Significance of the Research

      This work carries important implications for the field of ultra-wide bandgap power electronics. By effectively addressing thermal management bottlenecks, it lays the foundation for improving the power density, reliability, and operating temperature range of β-Ga₂O₃ devices.

      Meanwhile, the potential of Q-carbon as a universal nucleation layer opens new possibilities for diamond integration on a broader range of non-carbide substrates.

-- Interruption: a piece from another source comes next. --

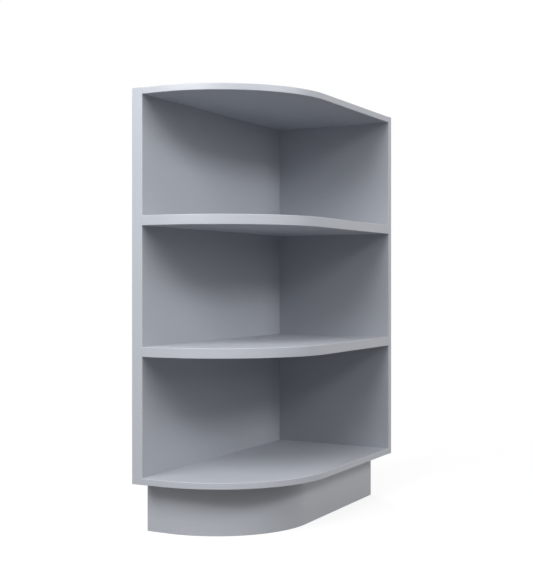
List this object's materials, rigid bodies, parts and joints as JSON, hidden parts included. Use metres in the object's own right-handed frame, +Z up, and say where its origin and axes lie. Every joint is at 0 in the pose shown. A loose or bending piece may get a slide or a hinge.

In the future, this technology could be further integrated with device fabrication processes, supporting the development of next-generation high-performance power electronic and optoelectronic devices.

Figure 1.(a) XRD 2θ−ω scan pattern of β-Ga₂O₃ thin films grown on c-sapphire substrates at a growth temperature of 650 °C;(b) 2D and 3D AFM images showing the surface roughness of β-Ga₂O₃ thin films grown by the PLD method.

Figure 2.(a) Scanning electron microscopy (SEM) image showing the formation of large-area Q-carbon on the β-Ga₂O₃ surface after PLA treatment;(b) Formation of Q-carbon fibrous structures, with early-stage Q-carbon regions observed along the sidewalls;(c) High-magnification image of Q-carbon fibrous structures surrounded by dark α-carbon regions;(d) Different crack widths observed within regions exposed to the same PLA energy density;(e) AFM image showing the height difference between Q-carbon and α-carbon regions on the film surface;(f) Line profile and depth profile indicating thickness variations between the Q-carbon and α-carbon phases.

Figure 3.(a) SEM image of the laser-irradiated region, showing the contraction of Q-carbon and nanodiamond structures;(b) Fibers beginning to fracture after multiple laser irradiations;(c) SEM image taken at a 52° tilt angle, showing the formation of nanodiamonds across the entire fibrous region;(d) & (e) Tilted-view SEM images (52°) of the overall diamond structure at different magnifications, along with top-view images of nanodiamonds ranging in size from 200 nm to 500 nm;(f) Raman spectrum of the irradiated region, where the nanodiamond peak appears at 1320 cm⁻¹. Due to the presence of amorphous carbon in the surrounding areas, prominent D and G peaks are also observed.